Definitions don't need to do that.
On the contrary. A definition is exactly what tells you what the value of a quantity is.
Quote
Work is done when a force F moves through a distance D. E=Fd
If you add
F=MA
then you can calculate the KE of a body by calculating the work done by bringing it to a halt.
You can't do that if you have not yet defined energy. In this case the energy is energy of motion. What you've done is to take another quantity, the value of the work done, and called it "kinetic energy". If all we've done so far is to define "energy" then its premature to define "kinetic energy". One can easily define the term "kinetic energy" and calculate it as th work done in bringing a body of mass m from speed 0 to speed v. However that does not tell you what energy is. I.e. we have no idea yet of whether energy = kinetic energy.

If I were to define the term "energy" then I'd say that it's the sum of all the forms on energy such that the sum is an integral of motion (i.e. a constant of motion) for a closed system. Then we'd have to take care to find all those forms and then prove its such an integral. The problem is then reduced to finding all the forms of energy for a system. But to do that in general is not obvious and there is no general way to find all such quantities. I believe that's why Feynman said what he did.
Quote
Please answer my question, when does my definition fail?
I already did.

No, you didn't; the closest you got to doing so was to say "someone else says it doesn't- here's a reference which isn't readily available.

Your interpretation of the word "definition" means that you can't define anything that isn't described by an equation.
Since practically all the equations we see are approximations, that means you can't define anything.
A bit pointless really.

I have no problem with dealing with gravitational energy, nor with that associated with a point in an electrostatic field. It's the work done by a unit mass or charge "falling" from infinity to that point.
That's a force times a distance (albeit integrated because the force isn't constant).
So, yet again I'm asking where the definition fails.

Here's another way of looking at it.
There is a lot of cobblers talked about "energy" stuff about yin and yang; auoras and other dross.
A way to address that would be to replace the word energy in all science books with "Tctdw" (the capacity to do work).

In what branch of science would that not work?
I nearly forgot in all the excitement.
Feynman's point was, I believe, more or less the opposite of what you are saying.
His point was that, while we have lots of clever equations that let us calculate the paths of electrons or the speed of light, we don't really know what an electron or light actually are.
At that level it is perfectly true that we don't know what energy is; we just use t as an accounting tool- it lets us do clever things like pay the electricity bill, flatten a city or fly to the moon.

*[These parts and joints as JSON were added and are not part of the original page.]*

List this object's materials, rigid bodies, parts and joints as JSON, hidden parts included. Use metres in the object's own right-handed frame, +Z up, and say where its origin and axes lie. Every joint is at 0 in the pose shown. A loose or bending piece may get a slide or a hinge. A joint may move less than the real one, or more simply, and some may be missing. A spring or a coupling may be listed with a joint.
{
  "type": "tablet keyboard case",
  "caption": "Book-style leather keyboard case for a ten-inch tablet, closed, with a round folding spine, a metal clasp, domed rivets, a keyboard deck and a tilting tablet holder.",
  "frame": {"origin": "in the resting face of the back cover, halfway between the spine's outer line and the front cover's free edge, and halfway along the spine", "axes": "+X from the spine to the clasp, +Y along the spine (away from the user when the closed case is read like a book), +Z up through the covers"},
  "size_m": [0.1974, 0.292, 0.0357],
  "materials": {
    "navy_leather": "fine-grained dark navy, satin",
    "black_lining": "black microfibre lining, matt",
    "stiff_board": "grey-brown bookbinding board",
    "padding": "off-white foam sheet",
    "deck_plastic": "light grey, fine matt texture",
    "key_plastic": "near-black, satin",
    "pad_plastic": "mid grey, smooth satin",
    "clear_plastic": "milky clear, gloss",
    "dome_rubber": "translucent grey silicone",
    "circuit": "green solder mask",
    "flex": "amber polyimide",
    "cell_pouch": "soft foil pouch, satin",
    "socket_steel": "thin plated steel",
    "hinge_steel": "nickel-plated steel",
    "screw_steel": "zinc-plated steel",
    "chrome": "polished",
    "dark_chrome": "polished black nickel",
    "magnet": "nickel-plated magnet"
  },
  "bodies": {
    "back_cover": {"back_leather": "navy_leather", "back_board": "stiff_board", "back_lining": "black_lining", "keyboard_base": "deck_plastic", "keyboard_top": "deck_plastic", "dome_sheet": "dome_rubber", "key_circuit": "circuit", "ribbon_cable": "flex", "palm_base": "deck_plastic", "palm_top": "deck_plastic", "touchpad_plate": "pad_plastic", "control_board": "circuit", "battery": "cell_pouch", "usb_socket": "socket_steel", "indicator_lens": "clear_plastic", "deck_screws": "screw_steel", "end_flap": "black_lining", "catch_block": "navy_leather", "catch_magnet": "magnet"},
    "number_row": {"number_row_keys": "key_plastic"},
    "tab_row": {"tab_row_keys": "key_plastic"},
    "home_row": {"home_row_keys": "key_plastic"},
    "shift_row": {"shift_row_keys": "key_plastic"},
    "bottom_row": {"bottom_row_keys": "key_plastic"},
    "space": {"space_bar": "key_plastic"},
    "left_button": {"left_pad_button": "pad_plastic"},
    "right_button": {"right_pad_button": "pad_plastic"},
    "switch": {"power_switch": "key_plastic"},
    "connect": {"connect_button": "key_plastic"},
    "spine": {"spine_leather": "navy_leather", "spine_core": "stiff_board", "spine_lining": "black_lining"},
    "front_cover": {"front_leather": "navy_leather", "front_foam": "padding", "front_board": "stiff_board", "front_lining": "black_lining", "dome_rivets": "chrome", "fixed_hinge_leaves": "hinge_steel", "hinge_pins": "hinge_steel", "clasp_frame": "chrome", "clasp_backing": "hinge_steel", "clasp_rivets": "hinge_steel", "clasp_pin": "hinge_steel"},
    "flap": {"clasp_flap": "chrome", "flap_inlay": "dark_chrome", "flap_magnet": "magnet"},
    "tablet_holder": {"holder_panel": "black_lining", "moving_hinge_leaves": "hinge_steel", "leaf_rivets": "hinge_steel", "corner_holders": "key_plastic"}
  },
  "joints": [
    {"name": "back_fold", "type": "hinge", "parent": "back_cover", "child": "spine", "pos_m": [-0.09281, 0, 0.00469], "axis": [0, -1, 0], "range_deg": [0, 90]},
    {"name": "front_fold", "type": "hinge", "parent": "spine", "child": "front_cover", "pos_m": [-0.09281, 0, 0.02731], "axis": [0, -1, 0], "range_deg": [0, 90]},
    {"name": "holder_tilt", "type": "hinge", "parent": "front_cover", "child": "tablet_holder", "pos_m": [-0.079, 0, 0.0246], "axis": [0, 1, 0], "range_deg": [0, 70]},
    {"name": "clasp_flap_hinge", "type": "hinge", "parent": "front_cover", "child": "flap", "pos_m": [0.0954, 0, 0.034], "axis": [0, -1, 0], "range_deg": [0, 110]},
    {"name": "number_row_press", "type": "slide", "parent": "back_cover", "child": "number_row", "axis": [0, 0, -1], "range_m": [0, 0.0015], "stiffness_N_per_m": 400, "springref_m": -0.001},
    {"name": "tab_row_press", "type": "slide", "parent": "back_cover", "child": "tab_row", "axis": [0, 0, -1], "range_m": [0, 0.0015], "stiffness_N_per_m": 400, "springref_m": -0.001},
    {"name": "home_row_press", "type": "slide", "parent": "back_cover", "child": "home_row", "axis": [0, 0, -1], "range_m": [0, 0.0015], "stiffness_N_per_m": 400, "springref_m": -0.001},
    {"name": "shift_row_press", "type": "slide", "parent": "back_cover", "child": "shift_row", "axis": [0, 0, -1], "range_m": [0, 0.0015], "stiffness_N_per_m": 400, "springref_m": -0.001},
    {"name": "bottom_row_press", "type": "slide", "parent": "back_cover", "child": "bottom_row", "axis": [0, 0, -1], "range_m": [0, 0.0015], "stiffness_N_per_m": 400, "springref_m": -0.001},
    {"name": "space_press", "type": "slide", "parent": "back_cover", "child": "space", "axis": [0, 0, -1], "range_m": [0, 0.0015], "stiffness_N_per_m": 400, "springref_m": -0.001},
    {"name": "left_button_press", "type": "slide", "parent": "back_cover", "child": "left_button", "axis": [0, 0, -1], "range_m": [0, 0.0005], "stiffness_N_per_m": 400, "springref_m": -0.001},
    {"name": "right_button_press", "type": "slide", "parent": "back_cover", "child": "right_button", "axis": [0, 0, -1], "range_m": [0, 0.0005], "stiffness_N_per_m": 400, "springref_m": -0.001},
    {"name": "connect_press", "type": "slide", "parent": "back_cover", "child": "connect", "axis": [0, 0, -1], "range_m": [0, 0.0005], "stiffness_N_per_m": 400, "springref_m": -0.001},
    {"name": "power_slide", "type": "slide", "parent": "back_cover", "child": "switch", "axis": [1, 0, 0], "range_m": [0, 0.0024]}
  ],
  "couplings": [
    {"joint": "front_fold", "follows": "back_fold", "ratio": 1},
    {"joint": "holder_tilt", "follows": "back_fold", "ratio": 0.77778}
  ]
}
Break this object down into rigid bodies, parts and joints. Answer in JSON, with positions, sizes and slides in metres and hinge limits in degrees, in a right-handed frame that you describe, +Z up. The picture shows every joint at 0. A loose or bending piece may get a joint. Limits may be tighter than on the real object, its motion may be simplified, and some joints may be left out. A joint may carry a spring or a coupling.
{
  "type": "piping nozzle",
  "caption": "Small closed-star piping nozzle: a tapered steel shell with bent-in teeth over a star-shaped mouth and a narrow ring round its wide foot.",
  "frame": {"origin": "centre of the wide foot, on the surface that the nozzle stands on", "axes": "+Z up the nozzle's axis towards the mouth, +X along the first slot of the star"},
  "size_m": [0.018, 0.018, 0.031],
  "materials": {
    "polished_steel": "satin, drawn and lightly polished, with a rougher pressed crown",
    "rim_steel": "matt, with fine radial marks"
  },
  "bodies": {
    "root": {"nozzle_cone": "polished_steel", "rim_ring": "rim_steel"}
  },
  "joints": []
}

But we still don't really know why.

Incidentally, since you still don't seem to get it, the capacity of a moving rock to do work is twice the capacity to do work of a rock (of the same mass) with twice as much energy. Such a pair of rocks can be shown by calculus to have velocities in the ratio 1 to √2.
A rock with twice the velocity can do 4 times as much work (if brought to a halt) and therefore has 4 times the energy.
That's why your assertion about e=mv is wrong; it gives the wrong answer.

As I recall, he likened it to a group of people looking at a bird; they can all give you the name of the bird in their various languages; but that tells you precisely nothing about  the nature of the bird.


« Last Edit: 06/07/2010 19:42:16 by Bored chemist »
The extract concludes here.